The second type of weft knitting machine is a flat-bed machine. With a flat-bed machine, the needles are arranged in a straight line on a flat plate called the bed. These machines may have only one bed of needles or two beds opposite each other. It is commonly used to produce sweaters, trims, scarves, and similar fabrics.


Regardless of the type of machine used, in weft knitting, needles placed next to each other knit one after another in sequence to produce one row of loops from the same yarn.

Warp Knitting

Warp knitting, in contrast to weft knitting, is accomplished by forming loops in a vertical direction. Looking closely at the illustration of the warp knit, you see that the yarn is intermeshed vertically with two wales.


A warp knitting machine creates each individual loop from separate lengthwise yarns. Wound onto a beam from yarn packages in a creel, the yarns arranged as a warp must be placed parallel to each other. Normally, for the most basic fabrics, each yarn needs its own needle. If one thousand needles are used on this machine, there needs to be a minimum of one thousand warp yarns.
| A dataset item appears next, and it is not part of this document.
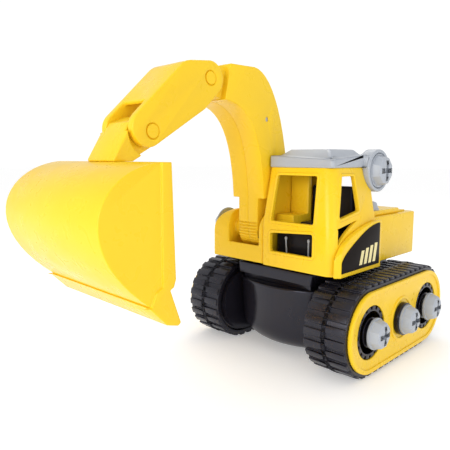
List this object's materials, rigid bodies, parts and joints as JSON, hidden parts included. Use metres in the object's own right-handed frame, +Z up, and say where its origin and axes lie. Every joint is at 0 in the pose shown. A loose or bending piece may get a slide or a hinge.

                        A typical Warp Knitting Machine

If there is more than one yarn provided for each needle, more elaborate fabrics can be produced.


With warp knitting, individual needles knit simultaneously across the width of the machine. Loops are formed by needles knitting a series of warp yarns fed vertically and parallel to the direction of the fabric formation. Warp-knitted fabrics have different properties than weft knits. They have more of a vertical stretch, which makes warp knits great for swim and active garments. Warp knits can be very fine making them suitable for hosiery and intimates. They also do not fray or curl at the end if cut horizontally. Warp knitting machines typically produce tricot, raschel, and crochet fabrics

Warp knit machines take a long time to set up and run at high speeds. All the needles run simultaneously compared to weft knitting, where the needles run in sequence. Warp knits are great for high-volume products.